Mood Themes the World
DOI:
https://doi.org/10.25038/am.v0i29.556Keywords:
apparatus; theme; mood; artificial intelligence; electracy.Abstract
Apparatus theory (a hybrid of McLuhan and Derrida) hypothesizes that a civilization of electracy (the digital apparatus) must learn how to thrive in a lifeworld in which the visceral faculty of appetite is hegemonic. The dominant axis of behavior today is fantasy-anxiety (attraction/repulsion). We propose that world theming has created a vernacular discourse that may be raised to a second power of expression as vehicle of visceral intelligence. The immediate claim is that theming in digital media augments mood (ambiance) into a power of imagination, just as dialectic in writing augmented logic into a power of reason. Fantasy today is persuasive, just as logical entailment is (was) in the rational order of literacy. Decisions determining real events today are being made in worlds of mood.

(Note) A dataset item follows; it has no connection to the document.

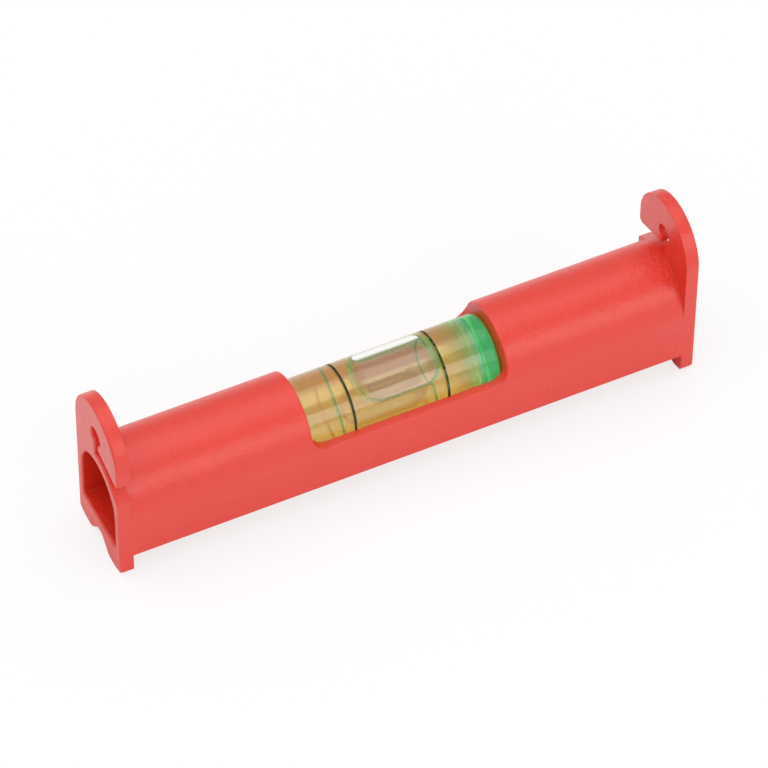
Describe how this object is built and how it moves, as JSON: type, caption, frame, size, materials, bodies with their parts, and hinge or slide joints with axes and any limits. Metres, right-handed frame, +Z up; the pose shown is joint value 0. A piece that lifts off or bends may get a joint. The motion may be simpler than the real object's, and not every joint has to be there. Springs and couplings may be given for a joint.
{
  "type": "line level",
  "caption": "Small string level: an arched tube between two hooked end plates carries a liquid vial with a bubble and reading lines.",
  "frame": {"origin": "midway between the two end plates, under the middle of the tube, in the plane of the feet's undersides", "axes": "+X runs along the level, +Y to its back, +Z up; the left plate's string slot opens to -Y and the right plate's to +Y"},
  "size_m": [0.08, 0.0126, 0.0251],
  "materials": {
    "red_plastic": "fine moulded satin",
    "clear_acrylic": "clear, polished",
    "green_acrylic": "tinted, polished",
    "vial_liquid": "clear yellow-green liquid",
    "black_ink": "ink line in a shallow groove"
  },
  "bodies": {
    "root": {"body": "red_plastic", "vial_tube": "clear_acrylic", "vial_end_plug": "green_acrylic", "vial_liquid": "vial_liquid", "reading_line_left": "black_ink", "reading_line_right": "black_ink"}
  },
  "joints": []
}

World theming is evident in the vernacular art practices arising from recent advances in artificial intelligence. The availability of commodity GPUs, along with public access to advanced research via GitHub, Kaggle, Hugging Face, and the proliferation of forums such as Reddit, Discord, YouTube, and others, has resulted in a renaissance of public engagement with technology-informed creative practice. In addition, the general availability of Google's previously internal-only development tool, Colab, in late 2017 provided access to cloud-based GPUs and storage systems accessible only to data scientists and academics.
In early 2021 Ryan Murdock released a Colab notebook called Big Sleep that combined OpenAI's recently published Contrastive Language-Image Pre-training (CLIP) with BigGAN. This model is a paradigmatic example of our observation. By early 2022, multiple derivations of this process incorporated alternative image generation techniques. This paper will demonstrate how the fundamental basis of these methods are distinctly electrate in their use of ‘theme’ and emphasis on ‘mood’ in world-building, including a case-study animation called Dissipative Off-ramps.